The changing shape of the Formal Independent Trade
The independent FMCG market (represented by unlisted wholesalers and retailers) remains a key area of opportunity for suppliers in South Africa.
BY ANDREA DU PLESSIS
The dynamic nature of this market sector, within a context of macro-environmental factors impacting South African retail, is increasing in relevance as a route to market to the informal retail channel.
The same changes that are creating opportunities within the formal independent sector are also exposing this part of the retail ecosystem to threats from competitors in adjacent sectors. With the blurring of retail channels, corporate retailers are infiltrating the independent trade through wholesale dealing, as well as through wholesale and retail formats. For the informal retail sector, the threat comes from the collaboration of smaller route-to-market players, such as midi-wholesalers that are capitalising on growth opportunities. The formalisation of the informal retail sector presents a significant threat to the buying group sector, as immigrant traders support each other in the formation of buying, distribution and selling co-operatives, and reveal increasingly sophisticated trading aptitudes.
The threats from competitors are igniting innovation and change within the formal independent sector, which is constantly reinventing itself to stay ahead within a challenging economic and trading environment.
Key observations that reflect changes within the formal independent sector include:
• A growing presence of retail operations within a wholesale space, with very few pure wholesale operators remaining. The ‘hybrid’ model of wholesale and retail trading combined provides margin advantages in support of revenue generation.
• Following the trend of convenience retailing in response to changing shopper needs, formal independent wholesalers are expanding their reach through franchise retail outlets.

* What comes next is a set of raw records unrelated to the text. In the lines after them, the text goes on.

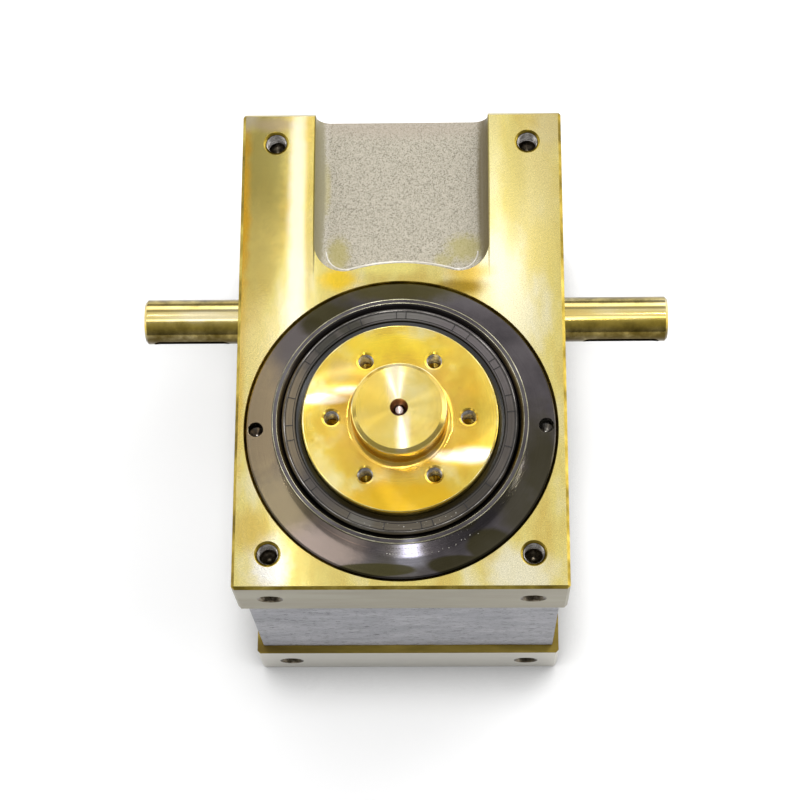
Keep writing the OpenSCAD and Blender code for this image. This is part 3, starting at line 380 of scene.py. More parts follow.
@dataclass(frozen=True)
class Finish:
    """A surface finish, made into one material the first time that it is asked for.

    Attributes:
        name: The real material and how its surface was made.
        thick: Colour of the lowest or thickest places.
        film: Colour of most of the surface.
        thin: Colour of the highest or thinnest places.
        metallic: 1 for bare metal, 0 for paint and rubber.
        roughness: Its middle value.
        blotch_mm: Size of the slow changes of colour.
        streak: How far these are drawn out along each axis.
        lay: The way of the tool marks.
        mark_mm: Distance between the tool marks.
        mark_depth: How strongly they darken the colour.
        bump: Strength of the relief.
        relief_mm: Height of the relief.
        brushed: Axis about which the marks run, which stretches highlights across them.
        drawn: How far highlights are stretched.
        patches: Spots of other colours.
    """

    name: str
    thick: str
    film: str
    thin: str
    metallic: float = 1.0
    roughness: float = 0.3
    blotch_mm: float = 12.0
    streak: tuple[float, float, float] = (1, 1, 1)
    lay: Lay = Lay.NONE
    mark_mm: float = 0.5
    mark_depth: float = 0.15
    bump: float = 0.1
    relief_mm: float = 0.05
    brushed: str = ""
    drawn: float = 0.0
    patches: tuple[Patch, ...] = ()

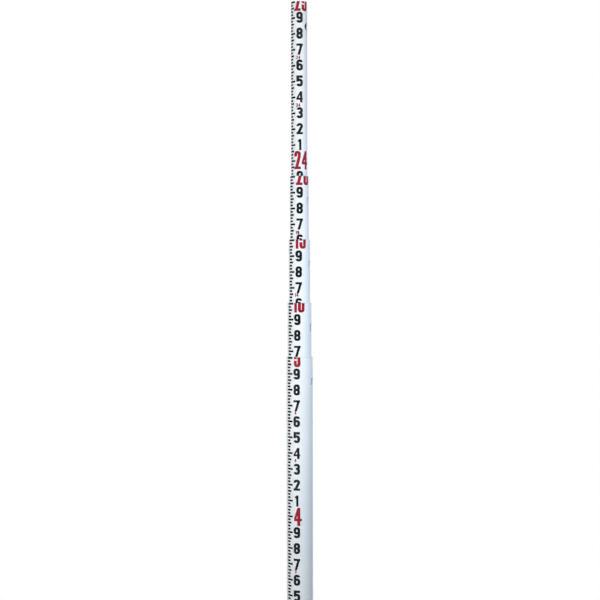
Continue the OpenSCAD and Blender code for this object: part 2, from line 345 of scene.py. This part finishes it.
def gel_coat():
    """White gel coat outside, pale cut glass fibre on the ends and in the holes, and raw resin inside, made
    nearly black as painted shade.
    """
    n = Surface("gel_coat")
    fibres = n.streaks(FIBRES)
    clouds = n.noise(9.0, 2.0)
    specks = n.noise(420.0, 2.0)
    polish = n.noise(60.0, 4.0)
    white = n.shade(clouds, MIDDLE, GEL_WHITE)
    white = n.mix(n.remap(fibres, ABOVE_VALLEYS, 0, STREAK_SHARE), white, GEL_STREAK)
    white = n.mix(n.remap(specks, PEAKS, 0, SPECK_SHARE), white, GEL_SPECK)
    glass = n.shade(fibres, FULL, CUT_GLASS)
    # Raw resin, nearly black as painted shade of the tube's hollow inside
    resin_and_shade = n.shade(fibres, FULL, RESIN_AND_PAINTED_SHADE)
    # The wall's normal against the direction away from the axis tells the outside, the inside and the rest
    level = n.vectors("MULTIPLY", n.place, (1, 1, 0))["Vector"]
    outward = n.vectors("NORMALIZE", level)["Vector"]
    normal = n.add("ShaderNodeNewGeometry").outputs["True Normal"]
    facing = n.vectors("DOT_PRODUCT", outward, normal)["Value"]
    coated = n.remap(facing, COAT_SETS_IN, 0, 1)
    inside = n.remap(facing, SHADED_INSIDE_GIVES_WAY, 1, 0)
    n.set(Base_Color=n.mix(inside, n.mix(coated, glass, white), resin_and_shade))
    rougher = n.math("MULTIPLY", n.math("SUBTRACT", 1.0, coated), BARE_ROUGHER)
    n.set(Roughness=n.math("ADD", n.remap(polish, FULL, *GEL_ROUGHNESS), rougher))
    n.set(Specular_IOR_Level=COAT_SPECULAR)
    n.bump(fibres, *FIBRE_RELIEF)
    return n.material


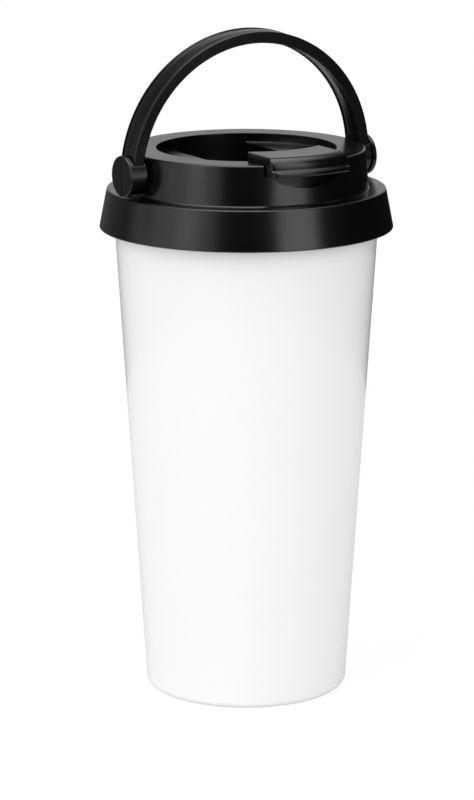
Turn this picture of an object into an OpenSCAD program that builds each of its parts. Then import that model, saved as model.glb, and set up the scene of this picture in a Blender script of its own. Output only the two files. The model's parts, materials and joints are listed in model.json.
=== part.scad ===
// Insulated tumbler with a screw lid, a flip flap over the drinking hole and an arched carrying handle.
// Millimetres, +Z up, origin at the centre of the base. The flap points to -Y, the handle turns about X.

/* [Cup] */
// Height of the steel cup, without its lid
cup_h = 163.8; // [120:0.1:240]
// Outer radius of the cup's wall, carried down to the floor
foot_r = 33.1; // [30:0.1:36]
// Outer radius of the cup's wall at its shoulder, just below the lid
shoulder_r = 42.9; // [42:0.1:44]
// Radius of the round at the shoulder
shoulder_round = 1; // [0.9:0.1:1.3]
// Distance from the shoulder to the rim
neck_h = 8.4; // [7.8:0.1:10]
// How far the neck that the lid screws over is set in from the shoulder
neck_step = 1.7; // [1.5:0.1:2.2]
// Thickness of the outer wall
shell_t = 0.5; // [0.4:0.1:0.8]
// Thickness of the inner wall
liner_t = 0.4; // [0.3:0.1:0.7]
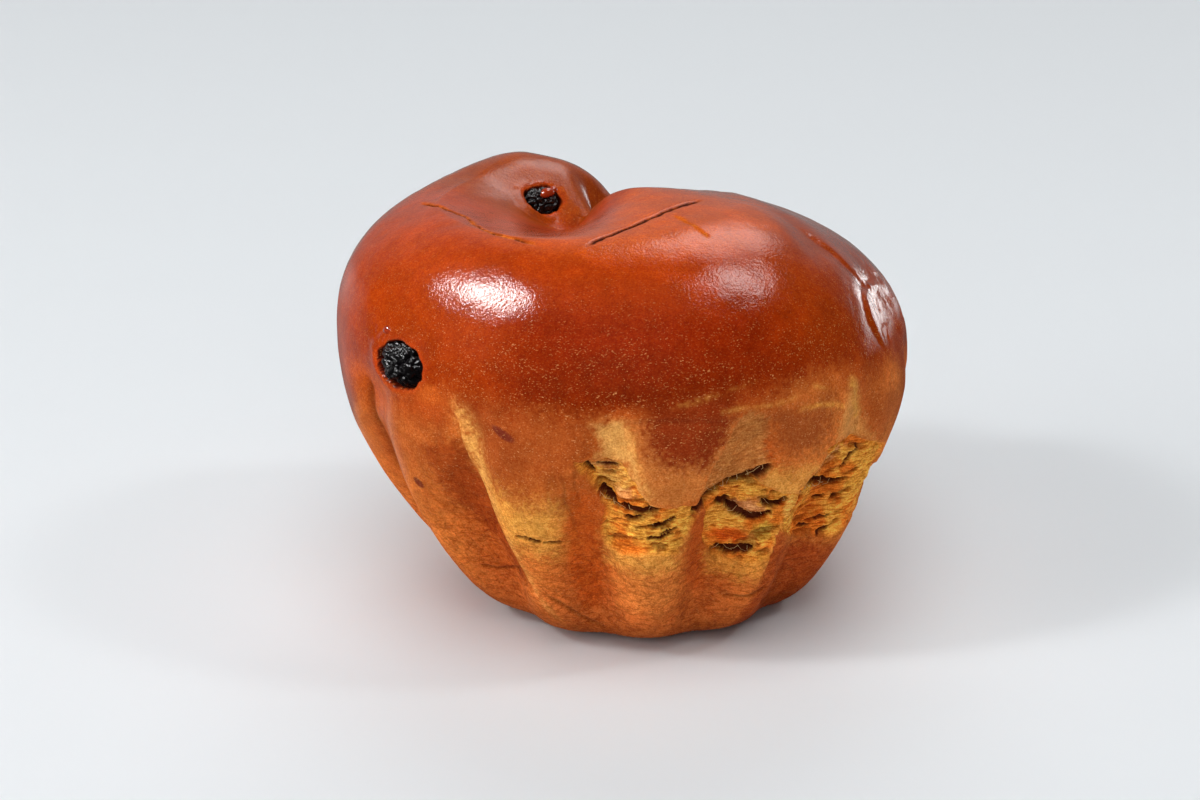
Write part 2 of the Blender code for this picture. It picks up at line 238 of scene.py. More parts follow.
def dough_form(turn, share):
    """The loaf without its panels, tears, cleft and dents."""
    reach = round_loaf(SHOULDER_REACH, turn)
    height = round_loaf(SHOULDER_HEIGHT, turn)
    crest_reach = round_loaf(CREST_REACH, turn)
    crest_height = round_loaf(CREST_HEIGHT, turn)
    foot = round_loaf(FOOT_REACH, turn)
    squareness = round_loaf(DOME_SQUARENESS, turn)

    up = np.clip((share - FOOT_SHARE) / (SIDE_SHARE - FOOT_SHARE), 0, 1)
    side_z = height * up
    flute = valley_at(turn, side_z) ** FLUTE_SHARPNESS * FLUTE_DEPTH
    flute = flute * (1 - ease(*FLUTE_FADE_HEIGHTS, side_z))
    flute = flute * (FLUTE_FOOT_SHARE + (1 - FLUTE_FOOT_SHARE) * ease(*FLUTE_FULL_HEIGHTS, side_z))
    side_r = reach - (reach - foot) * (1 - up) ** 2 - flute
    side_r = side_r - FOOT_ROUND * np.exp(-side_z / FOOT_ROUND_HEIGHT)
    side_r = side_r - round_loaf(WAIST, turn) * np.sin(np.pi * up)
    foot_flute = valley_at(turn, 0 * turn) ** FLUTE_SHARPNESS * FLUTE_DEPTH * FLUTE_FOOT_SHARE
    foot_r = (foot - FOOT_ROUND - foot_flute) * share / FOOT_SHARE

    over = np.clip((share - SIDE_SHARE) / (CREST_SHARE - SIDE_SHARE), 0, 1) * np.pi / 2
    dome_r = crest_reach + (reach - crest_reach) * np.maximum(np.cos(over), 0) ** squareness
    dome_z = height + (crest_height - height) * np.sin(over) ** squareness
    inward = np.clip((share - CREST_SHARE) / (1 - CREST_SHARE), 0, 1)
    dip_r = crest_reach * (1 - inward)
    dip_z = crest_height + (DIMPLE_HEIGHT - crest_height) * inward ** round_loaf(DIMPLE_STEEPNESS, turn)

    bands = [share <= FOOT_SHARE, share <= SIDE_SHARE, share <= CREST_SHARE]
    r = np.select(bands, [foot_r, side_r, dome_r], dip_r)
    z = np.select(bands, [0 * side_z, side_z, dome_z], dip_z)
    drift = 1 - np.maximum(np.cos(over), 0) ** squareness
    x = DIMPLE_X * drift + r * np.sin(turn)
    y = DIMPLE_Y * drift - r * np.cos(turn)

    top = ease(SIDE_SHARE, SIDE_SHARE + 0.15, share)
    away_x = (x - BUN_X) / np.where(x < BUN_X, BUN_LEFT, BUN_RIGHT)
    away_y = (y - BUN_Y) / np.where(y < BUN_Y, BUN_FRONT, BUN_BACK)
    away = np.hypot(away_x, away_y)
    bun_z = BUN_BASE + BUN_RISE * np.sqrt(np.clip(1 - away ** 2, 0, 1)) - BUN_FALL * np.maximum(away - 1, 0)
    left = ease(DIMPLE_X, DIMPLE_X - BUN_BLEND_RUN, x)
    blend = BUN_BLEND_RIGHT + (BUN_BLEND_LEFT - BUN_BLEND_RIGHT) * left
    lift = np.sqrt((bun_z - z) ** 2 + blend ** 2) * 0.5 + (bun_z - z) * 0.5
    navel = NAVEL_DEPTH * np.exp(-((x - NAVEL_X) ** 2 + (y - NAVEL_Y) ** 2) / NAVEL_WIDTH ** 2)
    z = z + (lift - navel) * top
    return np.stack([x + SHIFT_X, y + SHIFT_Y, z], axis=-1)


def outward(turn, share):
    """Unit vector out of the dough, by small steps along and round it."""
    step = 1e-3
    across = dough_form(turn + step, share) - dough_form(turn - step, share)
    along = dough_form(turn, np.minimum(share + step, 1)) - dough_form(turn, np.maximum(share - step, 0))
    normal = np.cross(across, along)
    return normal / np.maximum(np.linalg.norm(normal, axis=-1, keepdims=True), 1e-12)


# Dents in the right shoulder: turn, height, half sizes round and up, and depth, in mm.
DENTS = (
    (75.0, 61.0, 7.0, 7.0, 1.2),
    (58.5, 76.5, 5.0, 3.0, 0.7),
)


def cleft(place):
    """How deep the cleft is that runs from the dimple over the back of the loaf."""
    from_x, from_y = DIMPLE_X + SHIFT_X, DIMPLE_Y + SHIFT_Y
    run_x, run_y = CLEFT_X - from_x, CLEFT_Y - from_y
    run = math.hypot(run_x, run_y)
    off_x, off_y = place[..., 0] - from_x, place[..., 1] - from_y
    along = (off_x * run_x + off_y * run_y) / run ** 2
    width = CLEFT_WIDTH * (1 - CLEFT_NARROWING * ease(0.7, 1.2, along))
    aside = (off_x * run_y - off_y * run_x) / run / width
    return CLEFT_DEPTH * np.exp(-aside ** 2) * ease(0.05, 0.4, along) * ease(*CLEFT_HEIGHTS, place[..., 2])


def off_spot(u, z, turn_degrees, height, half_u, half_z, tilt=0.0):
    """How far each point lies from the middle of a round spot, as a share of its half sizes."""
    du, dz = u - turn_degrees * MM_PER_DEGREE, z - height
    along = (du * math.cos(tilt) + dz * math.sin(tilt)) / half_u
    across = (dz * math.cos(tilt) - du * math.sin(tilt)) / half_z
    return np.hypot(along, across)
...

• Vertical integration in the form of redistribution and distribution centre (DC) capacity is becoming the norm with large operators, as this provides efficiencies through scale.
• Collaboration and integration have become a lifeline which buying groups are increasingly turning to for survival.
With value becoming a necessity to all South African traders and shoppers, ‘best price’ is the primary driver for traders and shoppers when selecting their wholesaler and retailer. The emphasis on value is creating new opportunities for smaller, cost-effective secondary brands and private label offerings, as the cash-strapped South African shopper is no longer brand loyal.
Digital advances in terms of e-commerce and route-to-market prospects are emerging within independent retail, as live reporting and real-time data are providing opportunity for data-driven decisions and differentiation. The growth seen within the formal independent channel will continue to enable opportunities for suppliers, especially within a retail market that is being disrupted by economic pressures, digital innovation and the COVID-19 pandemic.